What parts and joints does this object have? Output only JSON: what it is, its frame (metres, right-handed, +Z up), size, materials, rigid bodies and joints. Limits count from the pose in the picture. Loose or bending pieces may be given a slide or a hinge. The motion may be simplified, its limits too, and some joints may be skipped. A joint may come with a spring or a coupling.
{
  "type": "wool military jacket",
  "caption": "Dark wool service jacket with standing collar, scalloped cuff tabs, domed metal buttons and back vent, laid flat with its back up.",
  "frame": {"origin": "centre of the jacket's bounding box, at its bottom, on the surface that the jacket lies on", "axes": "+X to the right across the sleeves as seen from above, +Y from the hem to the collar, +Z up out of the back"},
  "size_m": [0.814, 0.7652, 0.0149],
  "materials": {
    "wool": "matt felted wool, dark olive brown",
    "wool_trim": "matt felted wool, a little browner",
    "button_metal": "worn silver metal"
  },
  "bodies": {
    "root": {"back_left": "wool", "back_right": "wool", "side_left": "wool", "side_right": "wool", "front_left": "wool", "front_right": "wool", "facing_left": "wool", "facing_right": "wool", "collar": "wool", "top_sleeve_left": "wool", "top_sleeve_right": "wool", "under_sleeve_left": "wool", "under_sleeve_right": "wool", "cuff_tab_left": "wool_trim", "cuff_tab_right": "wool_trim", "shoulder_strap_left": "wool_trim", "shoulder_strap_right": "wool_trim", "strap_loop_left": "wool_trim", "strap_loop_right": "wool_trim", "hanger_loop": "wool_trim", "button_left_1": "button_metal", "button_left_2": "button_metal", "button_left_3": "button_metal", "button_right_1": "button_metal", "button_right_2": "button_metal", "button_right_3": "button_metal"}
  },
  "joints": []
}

##############################

* _What to work on_: Go through the listing above line by line and say how many lines hold the word "bodies". Reply with that number only.

* _Result of the task_: 2